The plaster ceiling and doorcases, in the Wyatt style, date from the 1930s, when the 2nd Lord Faringdon made extensive alterations to Buscot, intending to return the house to its original eighteenth-century appearance. The inlaid marble chimney-pieces at either end of the room were introduced at the same time.
 

Both date from the late eighteenth century, and one has always been in the house, though moved from another room.

Pictures
The room is mainly hung with portraits, including three by Reynolds, acquired by the 1st Lord Faringdon in the 1890s. The portrait of the Countess of Coventry (10) is a comparatively early work of 1764. The two sentimental subjects of the Beggar Boy (17) and Mercury (15), a decade later, show a different, and less usual, facet of Reynolds’s character – fanciful rather

than austerely classical. Over the chimney-piece, Gainsborough’s monochromatic Landscape (16), bought by the 2nd Lord Faringdon in 1935, may be one of the two pictures sent to the Academy in 1772, which Horace Walpole described as ‘very great effect, but neat, like needlework’.

Furniture and Ceramics
As in the Hall beyond, most of the furniture here is of the Regency period, much of it incorporating the brass inlay fashionable at the time. This decoration, harking back to the tradition of Boulle, can be seen on the large rosewood sofa table at the western end of the room, and the pair of rosewood card tables, with elegant lyre-shaped supports, made by the leading cabinet-makers of the day, Gillows of Lancaster.

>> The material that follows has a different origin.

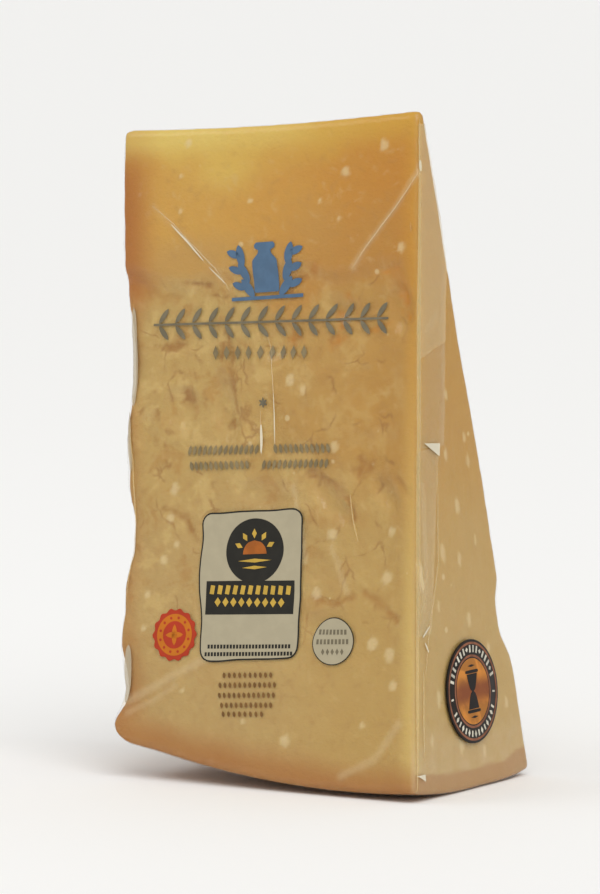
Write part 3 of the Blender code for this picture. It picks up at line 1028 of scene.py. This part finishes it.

The eight single chairs with sabre legs, grained to simulate rosewood, exemplify a type of painted decoration characteristic of the period.
The mahogany dwarf bookcases on the left-hand (north) side of the room are also English, though in a more openly French style, with gilt-bronze mounts, and the motif of crossed spears familiar from the engravings of Percier and Fontaine. In form, they share much in common with the side cabinet made by James Newton for Belton House, Lincolnshire, around 1807. Between the windows is a pair of rosewood cabinets with marble tops and gilt monopodia. The chandelier is a good example of a Regency glass ‘lustre’, and the gilt pelmet boards, with elaborate scrolls terminating in eagles’ heads, are of the same period, moved here from the drawing room at Barnsley Park, when Nash carried out his alterations there in 1810.
  
The large painted vase on the sofa table is Bloor Derby of about 1820; the hexagonal famille rose vases on the dwarf bookcases are Chinese of the Qianlong period (1736–95), while much of the blue and white porcelain here, and on the card tables, dates from the earlier Kangxi reign (1662–1722).

Sculpture and Metalwork
On the dwarf bookcase at the far end of the room are two nineteenth-century Italian bronzes depicting David (after Michelangelo) and Antinous (after the Antique). A silver-gilt ewer, by Boucheron of Paris, and an Empire ormolu figure of Napoleon as First Consul, stand on one of the card tables. A bronze statuette of the Young Bacchus, by J M Swan, RA (1847–1910), can be seen on the near bookcase. The inkstand on the sofa table is hallmarked 1813, though foreshadowing, in a surprising way, some of the motifs of the late Art Nouveau. The table also supports a nineteenth-century Neapolitan bronze of the Young Bacchus (originally known as Narcissus), after an Antique bronze excavated at Pompeii in 1862, the last such find to gain celebrity through reproduction. To the right of the door leading back into the Hall is a bronze head of Lady Faringdon, standing on a mahogany torchère, commissioned in 1996 by the partners of Cazenove & Co., and sculpted by Philomena Davidson-Davis.